You can use the following sorts of questions to help frame your culturally safe conversations with the family:
Not knowing—As a person from a different cultural background, there may be things about you, your family and/or your culture that I do not understand. When I encounter those things, would it be okay if I ask you about them?
Local wisdom—Have others from your family, culture or heritage had to face challenges like this before? What did they do? How did they survive? What wisdom of theirs would be good to use in our work?
Naming oppression—Do you think people from the same particular cultural or ethnic group have had to face these kinds of problems more than others? How do you make sense of this?
Parents sharing information with children
Parents are sometimes the most appropriate people to share important decisions with their children. An example of this includes when children are changing placements or an application is before the courts for their long-term care.

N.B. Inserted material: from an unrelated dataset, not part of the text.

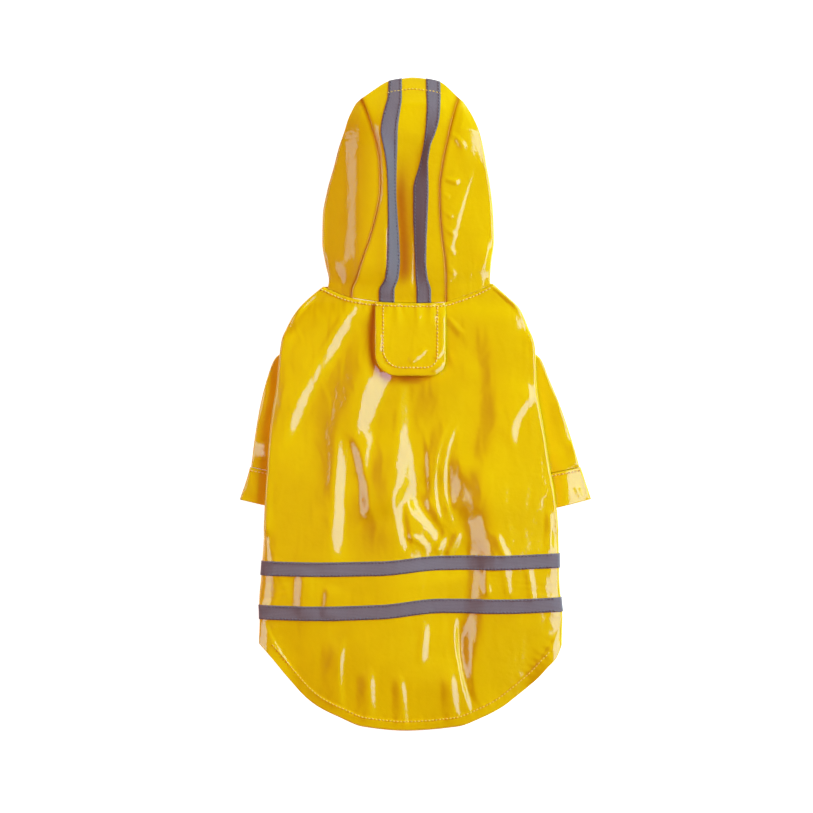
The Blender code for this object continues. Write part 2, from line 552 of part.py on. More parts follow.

Where it is assessed as appropriate, having the parent share decisions with children will contribute to their relationship. It is ideal for parents to be the main adults to share decisions with the children.
To ensure that when parents provide children with significant decisions it is a positive and thoughtful process, a lot of preparation with the parent may be required. Some decisions the parents will not like nor support (for example, removal from kinship carers) so encouragement and information sharing will need to take place with the parent prior to them advising the child.
Consider what practice tools may assist the conversation with the parent and how parents could also use the practice tools to engage with their child.
The Immediate Story is a great tool to share decision making with children, and the parents can help tell the story to their child, owning the process. Make sure the information shared is age-appropriate and child-friendly.